Relative Code Churn is an alternative hotspot metric that calculates the amount of change in each file in terms of Lines of Code. It’s a relative metric since the churn is weighted against the total size of the code in each file.

Let’s look at some use cases now that you know how the Hotspots analysis works.

Know how to use Hotspots

A Hotspot Map has several use cases and also serves multiple audiences like developers and testers:

  • Developers use hotspots to identify maintenance problems. Complicated code that we have to work with often is no fun. The hotspots give you information on where those parts are. Use that information to prioritize re-designs.
  • Hotspots points to code review candidates. At Empear we’re big fans of code reviews. Code reviews are also an expensive and manual process so we want to make sure it’s time well invested. In this case, use the hotspots map to identify your code review candidates.
  • Hotspots are input to exploratory tests. A Hotspot Map is an excellent way for a skilled tester to identify parts of the codebase that seem unstable with lots of development activity. Use that information to select your starting points and focus areas for exploratory tests.

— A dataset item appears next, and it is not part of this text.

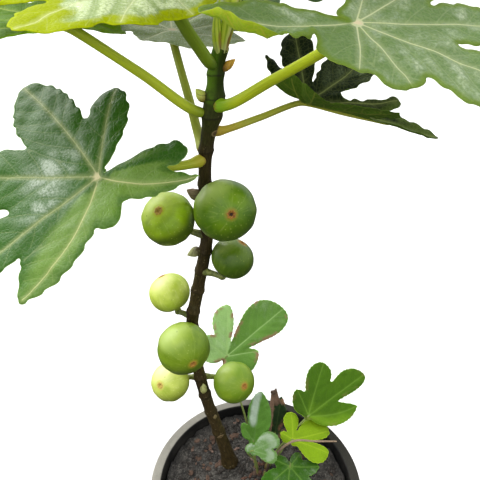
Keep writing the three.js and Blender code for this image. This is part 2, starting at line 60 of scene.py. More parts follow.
# One row for each lobe: its angle, reach, bluntness, then the angle and reach of the bay after it.
LOBES = {
    "full": [(-132, .56, 1.6, -110, .40), (-87, .78, 1.7, -65, .48), (-43, .93, 1.7, -22, .50),
             (0, 1.0, 1.7, 22, .50), (43, .93, 1.7, 65, .48), (87, .78, 1.7, 110, .40),
             (132, .56, 1.6, 180, .09)],
    "broad": [(-168, .06, 2, -155, .06), (-128, .62, 1.6, -107, .43), (-84, 1.02, 1.3, -61, .58),
              (-42, .98, 1.6, -20, .58), (0, .98, 1.6, 13, .62), (27, .82, 1.0, 62, .32),
              (76, .35, 1.5, 97, .24), (139, .62, .8, 146, .40), (158, .53, 2.4, 175, .04)],
    "reaching": [(-154, .58, 2.6, -151, .62), (-142, .83, 1.65, -106, .32), (-66, .42, 2.2, -54, .43),
                 (-34, .52, 2.4, -24, .50), (4, 1.0, 1.9, 20, .54), (38, .92, 1.7, 56, .50),
                 (76, .80, 1.7, 94, .40), (106, .52, 1.3, 134, .17), (152, .13, 2, 202, .05)],
    "keeled": [(-116, .31, 1.6, -99, .28), (-82, .50, 1.7, -62, .38), (-40, .80, 1.7, -20, .50),
               (0, 1.0, 1.6, 10, .55), (17, .71, 2.4, 20.5, .27), (26, .27, 2, 31, .26),
               (60, .70, 2.2, 91, .18), (115, .67, 1.9, 133, .34), (138, .58, 1.2, 160, .08)],
    "lapped": [(-122, .67, .9, -100, .50), (-80, .78, 1.7, -62, .48), (-43, .93, 1.7, -22, .50),
               (0, 1.0, 1.7, 22, .50), (43, .93, 1.7, 65, .48), (84, .70, 1.7, 108, .34),
               (134, .36, 1.7, 182, .33)],
    "spread": [(-138, .52, 1.6, -112, .38), (-87, .78, 1.7, -65, .48), (-43, .93, 1.7, -22, .50),
               (0, 1.0, 1.7, 22, .50), (43, .93, 1.7, 65, .48), (84, .72, 1.7, 106, .36),
               (176, .57, .8, 204, .34)],
    "upper": [(-132, .56, 1.6, -110, .40), (-87, .78, 1.7, -65, .48), (-43, .93, 1.7, -22, .50),
              (0, 1.0, 1.7, 16, .60), (34, .92, 1.5, 57, .63), (62, .64, 1.3, 84, .44),
              (104, .42, 1.8, 180, .09)],
    "tall": [(-39, .46, 1.4, -27, .34), (-6, 1.13, 2.4, 26, .22), (41, .78, 1.6, 72, .36),
             (96, .42, 1.5, 180, .08)],
    "stepped": [(-25, .68, 1.0, -11, .46), (-2, 1.0, 2.2, 16, .57), (32, .77, 1.8, 56, .32),
                (73, .37, 1.2, 140, .08), (200, .06, 2, 265, .05)],
    "paired": [(-92, .14, 1.5, -63, .18), (-18, .97, 2.3, -2, .16), (15, 1.03, 2.1, 65, .28),
               (91, .73, 2.2, 121, .26), (150, .36, 1.5, 215, .10)],
    "mitten": [(-60, .20, 1.4, -50, .22), (0, .96, 1.3, 24, .30), (52, .36, 1.3, 100, .10)],
    "narrow": [(-50, .14, 1.4, -34, .16), (4, .74, 1.1, 40, .20), (80, .16, 1.4, 190, .08)],
    "cleft": [(-96, .15, 1.5, -58, .20), (-24, .84, 2.2, -6, .70), (13, 1.0, 2.0, 60, .20),
              (150, .26, 1.5, 215, .10)],
    "small": [(-108, .36, 1.4, -80, .28), (-44, .80, 1.5, -23, .46), (0, 1.0, 1.5, 23, .46),
              (44, .80, 1.5, 66, .44), (92, .62, 1.4, 122, .30), (146, .36, 1.4, 190, .08)],
}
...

Use Hotspots in your Daily Work

How well does Hotspots work in practice? Well, it turns out there’s strong scientific support behind the metric. The research has often focused on bug predictions, which is relevant since bugs are one of the main issues behind expensive software maintenance.

The book “Your Code as a Crime Scene” (Tornhill, 2015) dives deeper into those research findings to explain why and how Hotspots work. But let’s just summarize the conclusions in one line: There’s a strong correlation between Hotspots, maintenance costs and software defects. Hotspots are an excellent starting point if you want to find your productivity bottlenecks in code.

That means you want to take your Hotspots seriously. Our recommendation is to run a Hotspot analysis at least once a week. It’s also a good idea to share your findings with your team. Why not gather everyone around a Hotspot Map every now and then?